If you want to know how the property market is performing, ask 3D printing studio Hobs.
The number of building models it is churning out might seem an unusual indicator, but they give life to a scheme – in miniature at least – long before the scaffolding is knocked together on site.
And as Hobs, one of the UK’s top 3D printed model manufacturers, is outgrowing its London HQ as well as opening new sites, it is a safe assumption that property is in rude health.
Models are a ‘nice-to-have’ in an economic downturn, but in a strong market they are a secret weapon for agents or developers pitching for big deals and pulling out all the stops to clinch them.
3D printing turns computer designs into tangible models using a machine with a mechanical arm that squirts ink and, layer by layer, builds the product. The machines can replicate a development in half the time and at half the cost of traditional model-making and with laser accuracy.
Partly through positioning and partly through demand, Hobs’ agents and developers client base has skyrocketed over the past year. By “1,100%,” attests Hobs director Michelle Greef. “It has gone crazy.” Property clients now account for 90% of the studio’s workload and the firm has grown to become the largest 3D printing bureau in the UK.

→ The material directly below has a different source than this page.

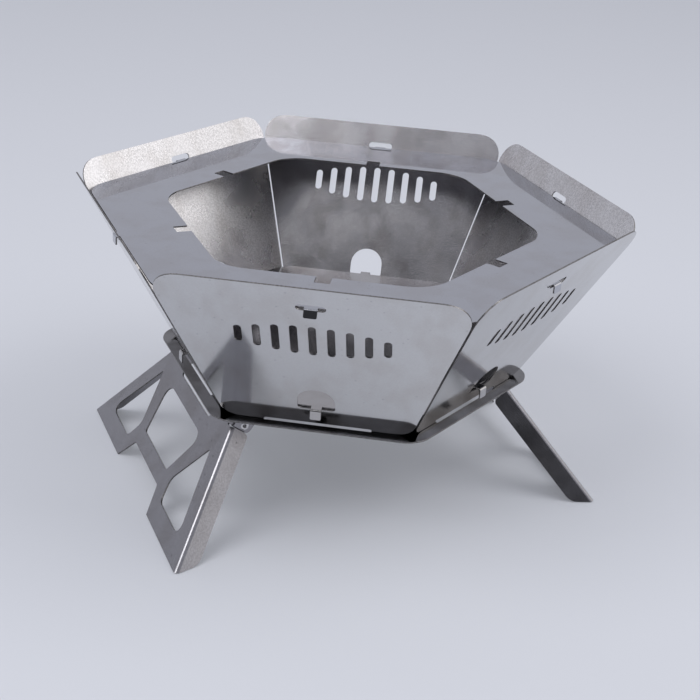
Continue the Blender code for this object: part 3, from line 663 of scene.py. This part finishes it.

“Just like the internet revolutionised how we work, 3D printing is becoming an integral part of their business. Being able to quickly print highly detailed 3D objects helps in the design, sales and public consultation processes and it makes schemes accessible to non-specialists,” says Greef.
The data used to 3D print is often designed and created from scratch, but land or existing buildings can be scanned as a starting point for designs.
The studio is now exploring how 3D printing can combine with augmented reality so a physical model, when viewed through an iPad, can be seen with multiple shell schemes.
The demand for Hobs’ work has given the firm the impetus to expand. It opened a studio in Bristol recently and in May will open in Glasgow. It has existing studios in Manchester and an HQ at Clerkenwell, EC1. The firm is on the hunt for bigger premises in the capital, however.
Its latest project is a replica of a 16-storey luxury residential development in Barcelona by Squircle Capital. It is a layer cake of levels and each stackable floor can be removed to reveal the floorplan, furniture configurations and everything – right down to the underground car park and basement wine cellars. The model has been created to help selling agent Knight Frank market the property.
In the past it would have taken all a prospective buyer’s powers of visualisation from reams of line drawings to appreciate a scheme not yet developed.
The model was produced using the largest 3D printing machine in London. Craftsmen then applied the finishing touches.
Giles Hanglin, a director at Savills Energy, became a convert to the 3D-printed model when pitching to install solar panels on a Tesco store in Coventry last year.
“We were dealing with a major national player so it was important we pulled out all the stops and when I was shown what could be done I was mindblown,” says Hanglin.
And the process looks set to continue to wow. All over the world, printed properties, not just models, are popping up.
Will printers become the developers of the future?
Printed neighbourhoods
The physical size of a 3D printing machine was once considered the only constraint to producing large-scale 3D printed products.
But China-based construction firm Shanghai WinSun Decoration Design Engineering Co has put paid to the notion by producing the tallest 3D-printed building.
Using an ink of recycled construction waste, glass fibre, steel, cement and special additives, which coursed through a 150m long machine, the
feat has raised the question over whether the technology is commercially viable.
The five-storey residential building, produced earlier this year, is now on display in Suzhou Industrial Park alongside a 1,100m sq 3D-printed villa, also produced by the company.
The building parts were fabricated in a studio and the structures assembled on site with steel reinforcements and insulation.
The same firm also last year printed 10 single-storey houses in 24 hours at a cost of $5,000 (£3,400) each.